**Objective:** Everything from the line containing "for side_name, side_sign" to the line containing "points = [vertex.co", both lines included, must be copied exactly; nothing else should be.

**Source excerpt:**

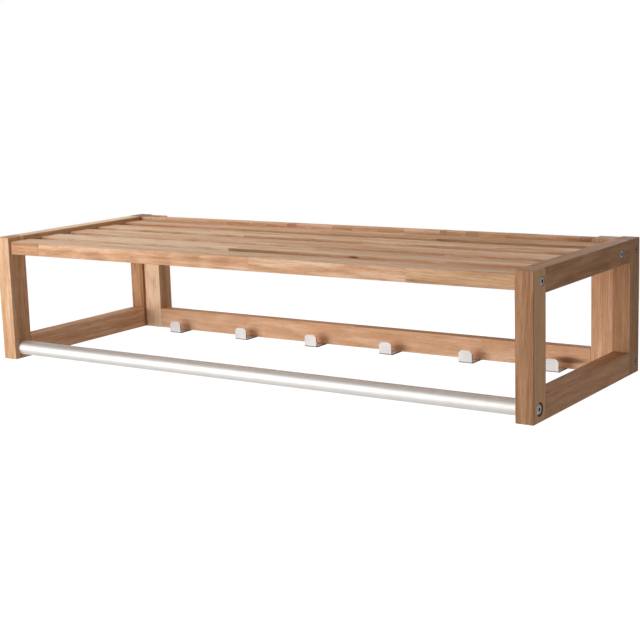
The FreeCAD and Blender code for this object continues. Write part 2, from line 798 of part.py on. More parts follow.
def add_bolts():
    """The bolts in the side frames and the threaded inserts that they screw into."""
    shelf_bolt = bolt("shelf_bolt", "bolt_head_diameter", "bolt_head_height", "bolt_length",
                      "bolt_key_size", "bolt_key_depth")
    upright_bolt = bolt("upright_bolt", "upright_bolt_head_diameter", "upright_bolt_head_height",
                        "upright_bolt_length", "upright_bolt_key_size", "upright_bolt_key_depth")
    insert = turned("threaded_insert", [
        ("thread_hole_radius", "0"), ("insert_diameter / 2", "0"),
        ("insert_diameter / 2", "insert_length"), ("thread_hole_radius", "insert_length"),
    ])
    shelf_spots, upright_spots = [], []
    for _, sign in SIDES:
        for y in ("front_slat_bolt_y", "rear_slat_bolt_y"):
            shelf_spots.append((sign, y, "slat_axis_z"))
        for z in ("slat_axis_z", "upright_low_bolt_z"):
            upright_spots.append((sign, "upright_bolt_y", z))
    for name, screw, spots in (("shelf", shelf_bolt, shelf_spots),
                               ("upright", upright_bolt, upright_spots)):
        turns = [TOP_TO[sign] for sign, _, _ in spots]
        group(f"{name}_bolts", screw,
              [(signed(sign, "inner_half - bolt_in_insert"), y, z) for sign, y, z in spots], turns)
        group(f"{name}_inserts", insert,
              [(signed(sign, "inner_half - insert_length"), y, z) for sign, y, z in spots], turns)


def add_rod():
    """The clothes rod, its tapped plugs and its bolts."""
    rod = doc.addObject("PartDesign::Body", "clothes_rod")
    sketch = sketch_on(rod, "clothes_rod_sketch", "YZ_Plane")
    for radius in ("rod_diameter / 2", "rod_bore_radius"):
        circle = sketch.addGeometry(
            Part.Circle(FreeCAD.Vector(), FreeCAD.Vector(0, 0, 1), value_of(radius)), False)
        sketch.addConstraint(Sketcher.Constraint("Coincident", circle, 3, -1, 1))
        dimension(sketch, "Radius", (circle,), radius)
    tube = rod.newObject("PartDesign::Pad", "clothes_rod_pad")
    tube.Profile = sketch
    bind(tube, "Length", "2 * rod_half")
    place(rod, ("-rod_half", "rod_y", "rod_z"))
    keep("clothes_rod", rod)

    plug_radius = "rod_bore_radius - plug_clearance"
    rod_bolt = bolt("rod_bolt", "rod_bolt_head_diameter", "rod_bolt_head_height", "rod_bolt_length",
                    "rod_bolt_key_size", "rod_bolt_key_depth")
    spots, turns = [], []
    for side, sign in SIDES:
        plug = turned(f"{side}_rod_plug", [
            ("thread_hole_radius", "0"), (plug_radius, "0"),
            (plug_radius, "plug_length"), ("thread_hole_radius", "plug_length"),
        ])
        plug.Placement = FreeCAD.Placement(FreeCAD.Vector(), TOP_TO[sign])
        place(plug, (signed(sign, "rod_half - plug_length"), "rod_y", "rod_z"))
        keep(f"{side}_rod_plug", plug)
        spots.append((signed(sign, "rod_half - rod_bolt_in_plug"), "rod_y", "rod_z"))
        turns.append(TOP_TO[sign])
    group("rod_bolts", rod_bolt, spots, turns)


def hook(number):
    """A hook: a strip bent up in front, with two countersunk holes under the rail."""
    name = f"hook_{number}"
    body = doc.addObject("PartDesign::Body", name)
    pad(body, name + "_strip", box_corners("0", "hook_width", "0", "hook_plate_depth"), "hook_thickness")
    pad(body, name + "_tab", box_corners("0", "hook_width", "0", "hook_thickness"), "hook_height")
    round_edges(body, name + "_outer_bend", [("-y", "-z")], "hook_outer_bend")
    inside = value_of("hook_thickness")
    fillet(body, name + "_inner_bend", edges_along_x(body.Tip.Shape, inside, inside), "hook_bend_radius")
    round_edges(body, name + "_corners", [("-x", "+z"), ("+x", "+z")], "hook_corner_radius")
    fillet(body, name + "_deburred", [], "hook_edge_round")
    centres = [
        (f"hook_width / 2 + {side} * hook_screw_spacing / 2", "hook_reach + hook_rail_thickness / 2")
        for side in (-1, 1)
    ]
    drill(body, name + "_screw_holes", "-z", "0", centres, "hook_screw_hole_radius",
          "hook_thickness + overrun")
    for index, (across, up) in enumerate(centres, start=1):
        countersink(body, f"{name}_countersink_{index}", (across, up, "0"), "hook_screw", TOP_UP)
    place(body, (f"{hook_x(number)} - hook_width / 2", "hook_y", "hook_z"))
    keep(name, body)


def countersink(body, name, spot, screw, turn):
    """A countersink of a screw's head, wide at its place and narrowing along the turned Z axis."""
    cone = body.newObject("PartDesign::SubtractiveCone", name)
    bind(cone, "Radius1", f"{screw}_head_diameter / 2 + screw_clearance")
    bind(cone, "Radius2", f"{screw}_hole_radius")
    bind(cone, "Height", f"{screw}_cone")
    cone.Placement = FreeCAD.Placement(FreeCAD.Vector(), turn)
    place(cone, spot)
    doc.recompute()


def countersunk_screw(screw):
    """A countersunk screw with a key socket: it stands on its tip, its head flat at its length."""
    head = f"{screw}_head_diameter / 2"
    shank = f"{screw}_diameter / 2"
    length = f"{screw}_length"
    neck = f"{length} - {screw}_cone"
    body = turned(f"{screw}_master", [
        ("0", "0"), (shank, shank), (shank, neck), (head, length), ("0", length),
    ])
    cut_key(body, f"{screw}_key", f"{screw}_key_size", length, f"{screw}_key_depth")
    return body


def add_hooks():
    """The hooks and their screws."""
    for number in range(1, HOOK_COUNT + 1):
        hook(number)
    screw = countersunk_screw("hook_screw")
    spots = []
    for number in range(1, HOOK_COUNT + 1):
        spots += [(x, "hook_screw_y", "hook_z + hook_screw_length") for x in hook_screw_xs(number)]
    group("hook_screws", screw, spots, [TOP_DOWN] * len(spots))


def hanger_plate(side, sign):
    """A keyhole plate: entry hole below, slot above it, a countersunk hole at each end."""
    name = f"{side}_hanger_plate"
    body = doc.addObject("PartDesign::Body", name)
    pad(body, name + "_pad",
        box_corners("-hanger_plate_half", "hanger_plate_half", "-hanger_plate_thickness", "0"),
        "hanger_plate_height")
    corners = [("-x", "-z"), ("-x", "+z"), ("+x", "-z"), ("+x", "+z")]
    round_edges(body, name + "_corners", corners, "hanger_corner_radius")
    through = "hanger_plate_thickness + overrun"
    entry = "hanger_plate_below"
    slot = box_corners("-keyhole_slot_width / 2", "keyhole_slot_width / 2",
                       entry, f"{entry} + keyhole_slot_rise")
    drill(body, name + "_entry", "+y", "0", [("0", entry)], "keyhole_entry_diameter / 2", through)
    cut_in(body, name + "_slot", "+y", "0", lambda sketch: draw_outline(sketch, slot), through)
    drill(body, name + "_slot_end", "+y", "0", [("0", f"{entry} + keyhole_slot_rise")],
          "keyhole_slot_width / 2", through)
    screws = [("0", f"{entry} + hanger_screw_above"), ("0", f"{entry} - hanger_screw_below")]
    drill(body, name + "_screw_holes", "+y", "0", screws, "hanger_screw_hole_radius", through)
    for index, (across, up) in enumerate(screws, start=1):
        countersink(body, f"{name}_countersink_{index}", (across, "0", up), "hanger_screw",
                    TOP_TO_ROOM)
    place(body, (signed(sign, "upright_axis_x"), "0", "-hanger_plate_below"))
    keep(name, body)


def add_hangers():
    """The keyhole plates and their screws."""
    spots = []
    for side, sign in SIDES:
        hanger_plate(side, sign)
        for z in ("hanger_screw_above", "-hanger_screw_below"):
            spots.append((signed(sign, "upright_axis_x"), "-hanger_screw_length", z))
    screw = countersunk_screw("hanger_screw")
    group("hanger_screws", screw, spots, [TOP_TO_WALL] * len(spots))


def check_model():
    """Stop if an object failed or a node's shape is missing or not valid."""
    doc.recompute()
    for item in doc.Objects:
        if "Invalid" in item.State or "Error" in item.State:
            raise RuntimeError(f"{item.Name} failed: {item.State}")
    for name, item in nodes.items():
        if item.Shape.isNull() or not item.Shape.isValid() or not item.Shape.Solids:
            raise RuntimeError(f"{name} has no valid solid")


def write_nodes():
    """Write each node to its own file and print its box."""
    os.makedirs("parts", exist_ok=True)
    for name, item in nodes.items():
        item.Shape.exportStep(os.path.join("parts", f"{name}.step"))
        box = item.Shape.BoundBox
        print(f"{name}: {len(item.Shape.Solids)} solids, X {box.XMin:.1f}..{box.XMax:.1f}, "
              f"Y {box.YMin:.1f}..{box.YMax:.1f}, Z {box.ZMin:.1f}..{box.ZMax:.1f}")


for side_name, side_sign in SIDES:
    side_frame(side_name, side_sign)
for slat_number in range(1, SLAT_COUNT + 1):
    slat(slat_number)
back_frame()
add_dowels()
add_bolts()
add_rod()
add_hooks()
add_hangers()
check_model()
write_nodes()
print(f"{len(nodes)} nodes")
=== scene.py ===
"""Looks of a wall-hung coat rack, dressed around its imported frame.

The rack has two side frames, a shelf of slats, a back frame with a row of bent hooks and a clothes
rod. All lengths are in metres, in the frame's own axes: X to the right, Y to the wall and Z up,
with the wall at Y = 0.
"""
from __future__ import annotations

import logging
import math
import random
from collections.abc import Iterator, Mapping, Sequence
from dataclasses import dataclass, replace
from enum import Enum

import bmesh
import bpy
from mathutils import Euler, Matrix, Vector

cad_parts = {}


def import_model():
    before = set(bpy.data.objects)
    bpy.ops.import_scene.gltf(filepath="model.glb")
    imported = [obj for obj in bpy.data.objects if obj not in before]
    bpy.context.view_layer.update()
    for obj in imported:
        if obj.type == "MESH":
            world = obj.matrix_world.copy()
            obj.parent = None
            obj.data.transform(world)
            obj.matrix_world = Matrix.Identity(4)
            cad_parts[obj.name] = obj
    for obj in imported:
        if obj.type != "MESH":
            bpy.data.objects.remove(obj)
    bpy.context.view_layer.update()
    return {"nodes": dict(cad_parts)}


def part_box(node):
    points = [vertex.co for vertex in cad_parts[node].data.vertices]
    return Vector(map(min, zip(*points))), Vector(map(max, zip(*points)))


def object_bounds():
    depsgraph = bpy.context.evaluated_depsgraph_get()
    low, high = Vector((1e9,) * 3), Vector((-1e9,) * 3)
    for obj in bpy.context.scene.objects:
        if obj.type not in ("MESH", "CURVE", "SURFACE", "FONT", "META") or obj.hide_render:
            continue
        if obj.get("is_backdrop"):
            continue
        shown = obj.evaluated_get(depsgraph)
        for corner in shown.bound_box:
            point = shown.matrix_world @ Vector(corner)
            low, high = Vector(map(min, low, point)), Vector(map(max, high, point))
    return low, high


LOG = logging.getLogger("coat_rack")

Colour = tuple[float, float, float]
Place = tuple[float, float, float]
Waves = tuple[float, float, float]
Socket = bpy.types.NodeSocket
Sockets = bpy.types.bpy_prop_collection
Value = float | Sequence[float] | Socket
Inputs = Mapping[str | int, Value]

WHITE: Colour = (1.0, 1.0, 1.0)
# Painted shade inside the sockets of the bolt heads.
SOCKET_SHADE: Colour = (0.035, 0.034, 0.032)
# Number of even shades in a stave that turns from one shade to another.
FADE_STEPS = 6
# Share of a board's width that its first row takes where that row shows on one face alone.
FACE = 0.04
# Start of the chance that gives each stave its own figure.
STAVE_SEED = 12


class Grain(Enum):
    """Direction of the fibres of a board, as the turn that lays them along X."""

    ALONG_X = (0.0, 0.0, 0.0)
    ALONG_Y = (0.0, 0.0, -math.pi / 2)
    ALONG_Z = (0.0, math.pi / 2, 0.0)

    def turn(self) -> Matrix:
        """The turn from the rack's axes to the board's own: length, width and thickness."""
        return Euler(self.value).to_matrix()


class Side(Enum):
    """One end of the rack, with the first word of its pieces' names."""

    LEFT = "left"
    RIGHT = "right"

    def node(self, piece: str) -> str:
        """Name of this side's own piece."""
        return f"{self.value}_{piece}"


class Timber(Enum):
    """Shade of a stave of oak: how dark and how red, both from 0 to 1."""

    CREAM = (0.02, 0.50)
    AMBER = (0.27, 0.60)
    STRAW = (0.28, 0.20)
    PINK = (0.22, 0.90)
    HONEY = (0.36, 0.68)
    TAN = (0.50, 0.40)
    OLIVE = (0.60, 0.15)
    RUSSET = (0.62, 0.75)
    BROWN = (0.80, 0.60)
    UMBER = (0.98, 0.50)


@dataclass(frozen=True)
class Noise:
    """Even noise from 0 to 1, about 0.5 on the whole.

    Args:
        waves: Waves per metre along each axis.
        detail: Number of finer layers.
        roughness: Strength of the finer layers.
    """

    waves: Waves
    detail: float = 2.0
    roughness: float = 0.5


@dataclass(frozen=True)
class Change:
    """A smooth change of one number with another.

    Args:
        start: Where it starts.
        end: Where it ends.
        before: Result up to the start.
        after: Result from the end.
    """

    start: float
    end: float
    before: float = 0.0
    after: float = 1.0


def opaque(colour: Value) -> Value:
    """A written colour with its alpha, or a socket as it is."""
    return colour if isinstance(colour, Socket) else (*colour, 1.0)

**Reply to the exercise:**
for side_name, side_sign in SIDES:
    side_frame(side_name, side_sign)
for slat_number in range(1, SLAT_COUNT + 1):
    slat(slat_number)
back_frame()
add_dowels()
add_bolts()
add_rod()
add_hooks()
add_hangers()
check_model()
write_nodes()
print(f"{len(nodes)} nodes")
=== scene.py ===
"""Looks of a wall-hung coat rack, dressed around its imported frame.

The rack has two side frames, a shelf of slats, a back frame with a row of bent hooks and a clothes
rod. All lengths are in metres, in the frame's own axes: X to the right, Y to the wall and Z up,
with the wall at Y = 0.
"""
from __future__ import annotations

import logging
import math
import random
from collections.abc import Iterator, Mapping, Sequence
from dataclasses import dataclass, replace
from enum import Enum

import bmesh
import bpy
from mathutils import Euler, Matrix, Vector

cad_parts = {}


def import_model():
    before = set(bpy.data.objects)
    bpy.ops.import_scene.gltf(filepath="model.glb")
    imported = [obj for obj in bpy.data.objects if obj not in before]
    bpy.context.view_layer.update()
    for obj in imported:
        if obj.type == "MESH":
            world = obj.matrix_world.copy()
            obj.parent = None
            obj.data.transform(world)
            obj.matrix_world = Matrix.Identity(4)
            cad_parts[obj.name] = obj
    for obj in imported:
        if obj.type != "MESH":
            bpy.data.objects.remove(obj)
    bpy.context.view_layer.update()
    return {"nodes": dict(cad_parts)}


def part_box(node):
    points = [vertex.co for vertex in cad_parts[node].data.vertices]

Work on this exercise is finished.